Slow Cooker Caramel Rice Pudding

  • 8

Ingredients

  • 3 cups cooked white rice
  • 1/2 cup raisins
  • 1 teaspoon vanilla
  • 1 can (14 ounces) sweetened condensed milk
  • 1 can (12 ounces) evaporated milk
  • 1 tablespoon sugar
  • 1 teaspoon ground cinnamon

Preparation

Step 1

1 Spray inside of 2- to 3 1/2-quart slow cooker with cooking spray.

2 Mix all ingredients except sugar and cinnamon in cooker.
3 Cover and cook on low heat setting 3 to 4 hours or until liquid is absorbed. Stir pudding.

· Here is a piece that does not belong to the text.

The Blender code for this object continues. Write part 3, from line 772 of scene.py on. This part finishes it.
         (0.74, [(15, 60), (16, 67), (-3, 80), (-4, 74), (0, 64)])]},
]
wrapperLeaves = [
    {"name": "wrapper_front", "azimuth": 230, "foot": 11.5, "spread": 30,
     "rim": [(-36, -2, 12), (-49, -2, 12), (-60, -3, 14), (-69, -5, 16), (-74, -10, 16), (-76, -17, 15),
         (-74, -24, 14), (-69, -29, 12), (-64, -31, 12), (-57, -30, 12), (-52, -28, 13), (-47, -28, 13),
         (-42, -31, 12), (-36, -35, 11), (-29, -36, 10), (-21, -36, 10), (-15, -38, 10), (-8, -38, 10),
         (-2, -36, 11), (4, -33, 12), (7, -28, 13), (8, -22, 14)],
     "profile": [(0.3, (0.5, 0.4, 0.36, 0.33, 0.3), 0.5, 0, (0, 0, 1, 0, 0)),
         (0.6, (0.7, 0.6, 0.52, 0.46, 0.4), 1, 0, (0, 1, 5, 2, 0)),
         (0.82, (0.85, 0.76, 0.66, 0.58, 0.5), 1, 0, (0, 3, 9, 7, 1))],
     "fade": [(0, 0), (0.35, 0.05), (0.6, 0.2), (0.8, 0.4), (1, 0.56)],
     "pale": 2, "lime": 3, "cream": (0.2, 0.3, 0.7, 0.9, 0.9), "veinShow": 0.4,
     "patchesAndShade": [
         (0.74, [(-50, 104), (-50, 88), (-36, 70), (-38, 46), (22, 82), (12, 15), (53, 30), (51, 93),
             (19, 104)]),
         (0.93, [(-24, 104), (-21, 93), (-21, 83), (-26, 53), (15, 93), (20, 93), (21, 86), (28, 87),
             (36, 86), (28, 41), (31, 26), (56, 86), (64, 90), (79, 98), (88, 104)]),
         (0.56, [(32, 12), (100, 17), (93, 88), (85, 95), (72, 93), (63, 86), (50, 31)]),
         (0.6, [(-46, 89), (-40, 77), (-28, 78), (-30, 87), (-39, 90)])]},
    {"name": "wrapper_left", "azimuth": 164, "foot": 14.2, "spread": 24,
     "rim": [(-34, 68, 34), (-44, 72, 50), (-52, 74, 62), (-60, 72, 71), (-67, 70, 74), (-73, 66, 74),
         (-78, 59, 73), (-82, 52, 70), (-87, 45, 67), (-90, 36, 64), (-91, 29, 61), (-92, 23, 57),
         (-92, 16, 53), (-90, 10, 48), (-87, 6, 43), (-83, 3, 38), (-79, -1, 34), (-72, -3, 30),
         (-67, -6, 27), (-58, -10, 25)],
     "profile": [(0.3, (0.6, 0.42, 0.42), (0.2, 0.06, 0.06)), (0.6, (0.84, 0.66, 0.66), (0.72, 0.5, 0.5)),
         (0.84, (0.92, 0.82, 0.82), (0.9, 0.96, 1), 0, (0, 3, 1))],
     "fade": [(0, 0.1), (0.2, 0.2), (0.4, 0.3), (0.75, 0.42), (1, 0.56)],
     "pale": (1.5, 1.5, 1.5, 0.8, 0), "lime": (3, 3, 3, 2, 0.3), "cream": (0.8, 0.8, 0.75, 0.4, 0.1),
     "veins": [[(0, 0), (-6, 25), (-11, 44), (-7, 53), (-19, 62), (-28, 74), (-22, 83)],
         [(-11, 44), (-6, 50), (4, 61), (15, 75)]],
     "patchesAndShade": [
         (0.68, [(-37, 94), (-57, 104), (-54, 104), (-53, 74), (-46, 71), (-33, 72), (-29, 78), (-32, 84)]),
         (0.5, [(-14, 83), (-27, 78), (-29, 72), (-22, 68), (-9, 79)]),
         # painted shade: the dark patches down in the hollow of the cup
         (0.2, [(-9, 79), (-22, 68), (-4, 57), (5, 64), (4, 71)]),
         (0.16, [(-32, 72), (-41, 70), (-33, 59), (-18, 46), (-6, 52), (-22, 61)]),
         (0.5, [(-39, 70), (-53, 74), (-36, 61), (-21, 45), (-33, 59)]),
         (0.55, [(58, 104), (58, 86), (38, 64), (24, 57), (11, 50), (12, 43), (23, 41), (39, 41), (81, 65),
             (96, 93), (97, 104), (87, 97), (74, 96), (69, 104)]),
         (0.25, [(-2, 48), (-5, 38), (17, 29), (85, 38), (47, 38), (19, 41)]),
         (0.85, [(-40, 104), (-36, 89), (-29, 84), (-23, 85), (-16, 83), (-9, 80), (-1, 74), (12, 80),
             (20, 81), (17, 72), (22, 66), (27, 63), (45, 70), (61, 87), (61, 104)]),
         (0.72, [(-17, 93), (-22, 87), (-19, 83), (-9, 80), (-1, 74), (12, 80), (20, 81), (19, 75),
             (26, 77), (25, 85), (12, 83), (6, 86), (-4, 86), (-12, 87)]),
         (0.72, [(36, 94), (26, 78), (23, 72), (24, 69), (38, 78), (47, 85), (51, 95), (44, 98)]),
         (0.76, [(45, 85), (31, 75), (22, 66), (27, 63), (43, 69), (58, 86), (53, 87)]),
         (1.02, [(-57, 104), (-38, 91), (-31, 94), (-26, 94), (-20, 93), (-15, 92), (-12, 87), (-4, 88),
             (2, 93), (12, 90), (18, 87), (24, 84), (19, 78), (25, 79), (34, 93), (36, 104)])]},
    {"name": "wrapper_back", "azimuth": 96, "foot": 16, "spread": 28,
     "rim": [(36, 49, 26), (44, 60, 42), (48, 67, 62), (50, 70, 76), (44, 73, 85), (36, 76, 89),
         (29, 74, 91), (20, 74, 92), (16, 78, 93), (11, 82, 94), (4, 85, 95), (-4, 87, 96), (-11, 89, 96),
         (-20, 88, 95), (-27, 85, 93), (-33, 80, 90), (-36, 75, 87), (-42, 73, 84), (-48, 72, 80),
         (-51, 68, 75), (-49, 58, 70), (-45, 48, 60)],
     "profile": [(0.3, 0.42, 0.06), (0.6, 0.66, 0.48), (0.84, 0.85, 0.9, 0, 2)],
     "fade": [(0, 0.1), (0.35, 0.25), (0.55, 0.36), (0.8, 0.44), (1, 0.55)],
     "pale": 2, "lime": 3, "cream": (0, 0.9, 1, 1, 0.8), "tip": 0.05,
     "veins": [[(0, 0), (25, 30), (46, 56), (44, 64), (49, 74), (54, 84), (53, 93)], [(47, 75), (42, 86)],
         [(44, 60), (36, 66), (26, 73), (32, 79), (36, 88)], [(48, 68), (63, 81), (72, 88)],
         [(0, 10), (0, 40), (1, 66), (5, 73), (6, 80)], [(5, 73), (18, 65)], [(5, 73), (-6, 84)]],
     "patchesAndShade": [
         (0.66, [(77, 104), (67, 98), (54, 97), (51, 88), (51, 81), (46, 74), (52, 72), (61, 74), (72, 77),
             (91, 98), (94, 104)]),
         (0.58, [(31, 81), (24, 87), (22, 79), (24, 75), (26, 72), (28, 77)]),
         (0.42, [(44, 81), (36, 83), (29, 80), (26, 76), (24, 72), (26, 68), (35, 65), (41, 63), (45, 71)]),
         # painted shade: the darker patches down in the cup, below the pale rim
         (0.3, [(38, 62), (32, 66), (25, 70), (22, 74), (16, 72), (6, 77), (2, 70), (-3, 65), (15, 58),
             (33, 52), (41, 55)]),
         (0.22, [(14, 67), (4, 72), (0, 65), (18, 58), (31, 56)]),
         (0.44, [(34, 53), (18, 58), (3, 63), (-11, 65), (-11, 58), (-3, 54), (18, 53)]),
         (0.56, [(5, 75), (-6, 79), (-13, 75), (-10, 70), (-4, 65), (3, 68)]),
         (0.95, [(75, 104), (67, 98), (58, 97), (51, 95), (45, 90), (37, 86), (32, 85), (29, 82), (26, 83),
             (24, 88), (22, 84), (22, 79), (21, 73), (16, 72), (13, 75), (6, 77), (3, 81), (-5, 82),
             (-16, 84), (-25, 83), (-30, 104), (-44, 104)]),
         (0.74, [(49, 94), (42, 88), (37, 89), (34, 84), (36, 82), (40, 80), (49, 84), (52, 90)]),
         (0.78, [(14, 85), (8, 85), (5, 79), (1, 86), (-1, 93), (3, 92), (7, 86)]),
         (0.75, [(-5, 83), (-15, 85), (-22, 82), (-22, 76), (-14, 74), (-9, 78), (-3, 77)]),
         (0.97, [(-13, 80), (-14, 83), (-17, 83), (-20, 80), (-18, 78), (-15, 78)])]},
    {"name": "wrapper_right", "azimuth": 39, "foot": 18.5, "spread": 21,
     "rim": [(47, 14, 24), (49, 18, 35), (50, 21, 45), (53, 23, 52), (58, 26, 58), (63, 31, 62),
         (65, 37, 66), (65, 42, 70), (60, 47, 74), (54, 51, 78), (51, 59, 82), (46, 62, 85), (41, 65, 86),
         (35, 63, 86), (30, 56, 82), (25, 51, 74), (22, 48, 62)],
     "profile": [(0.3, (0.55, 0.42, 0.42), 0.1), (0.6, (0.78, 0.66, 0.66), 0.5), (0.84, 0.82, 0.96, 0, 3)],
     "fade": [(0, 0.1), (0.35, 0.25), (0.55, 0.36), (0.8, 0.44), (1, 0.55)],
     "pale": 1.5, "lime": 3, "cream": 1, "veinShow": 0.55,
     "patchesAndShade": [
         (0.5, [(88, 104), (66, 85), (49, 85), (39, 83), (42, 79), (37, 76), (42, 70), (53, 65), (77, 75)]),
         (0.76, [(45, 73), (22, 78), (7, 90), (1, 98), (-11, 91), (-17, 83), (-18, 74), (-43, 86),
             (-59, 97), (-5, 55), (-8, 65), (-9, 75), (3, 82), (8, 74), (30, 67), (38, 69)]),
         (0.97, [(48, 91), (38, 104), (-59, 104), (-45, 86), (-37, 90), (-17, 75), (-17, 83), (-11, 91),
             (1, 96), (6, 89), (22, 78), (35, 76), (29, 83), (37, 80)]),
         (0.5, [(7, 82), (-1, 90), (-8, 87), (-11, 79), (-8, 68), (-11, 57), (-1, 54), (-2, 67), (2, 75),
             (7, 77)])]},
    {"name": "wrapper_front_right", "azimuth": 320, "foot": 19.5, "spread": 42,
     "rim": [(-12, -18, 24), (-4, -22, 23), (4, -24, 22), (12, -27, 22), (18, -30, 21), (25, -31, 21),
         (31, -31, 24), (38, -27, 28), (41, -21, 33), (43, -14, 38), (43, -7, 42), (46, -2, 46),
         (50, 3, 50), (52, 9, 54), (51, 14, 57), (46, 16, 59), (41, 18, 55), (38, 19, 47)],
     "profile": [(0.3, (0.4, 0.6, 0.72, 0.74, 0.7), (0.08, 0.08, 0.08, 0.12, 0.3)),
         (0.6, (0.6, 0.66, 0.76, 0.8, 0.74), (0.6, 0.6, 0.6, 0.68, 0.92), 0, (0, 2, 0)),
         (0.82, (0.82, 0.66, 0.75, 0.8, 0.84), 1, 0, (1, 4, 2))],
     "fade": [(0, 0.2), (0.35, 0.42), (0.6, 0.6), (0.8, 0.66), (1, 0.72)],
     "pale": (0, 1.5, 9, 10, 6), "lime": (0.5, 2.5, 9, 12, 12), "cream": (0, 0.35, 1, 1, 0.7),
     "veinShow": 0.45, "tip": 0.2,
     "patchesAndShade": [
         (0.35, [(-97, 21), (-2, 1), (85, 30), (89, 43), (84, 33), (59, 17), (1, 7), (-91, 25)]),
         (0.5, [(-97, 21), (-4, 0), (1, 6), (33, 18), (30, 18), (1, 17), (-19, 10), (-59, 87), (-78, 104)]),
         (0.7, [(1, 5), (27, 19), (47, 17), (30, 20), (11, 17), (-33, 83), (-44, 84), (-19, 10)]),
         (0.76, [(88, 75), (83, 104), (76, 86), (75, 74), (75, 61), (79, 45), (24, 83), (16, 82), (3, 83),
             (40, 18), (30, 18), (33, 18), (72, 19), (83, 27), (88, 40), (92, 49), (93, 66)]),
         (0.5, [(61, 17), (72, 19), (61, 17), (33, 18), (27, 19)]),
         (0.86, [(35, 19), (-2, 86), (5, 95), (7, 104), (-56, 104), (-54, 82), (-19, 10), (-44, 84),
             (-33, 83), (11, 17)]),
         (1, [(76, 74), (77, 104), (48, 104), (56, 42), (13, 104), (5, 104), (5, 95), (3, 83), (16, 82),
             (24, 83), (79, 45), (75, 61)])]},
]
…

4 Sprinkle pudding with sugar and cinnamon. Serve warm.

Note: This recipe was tested in slow cookers with heating elements in the side and bottom of the cooker, not in cookers that stand only on a heated base. For slow cookers with just a heated base, follow the manufacturer’s directions for layering ingredients and choosing a temperature.

The sweetened condensed milk caramelizes during the long, slow cooking to give this rice pudding a pleasant caramel flavor and rich beige color.

Save your fresh milk for cereal. Evaporated milk and condensed milk make this a smooth, creamy pudding because they don't break down and separate like fresh milk would during the long cooking time.

This all-time favorite comfort food lends itself to a little flavor variety. Try adding chopped dried apricots, sweetened dried cherries or dried cranberries in place of the raisins.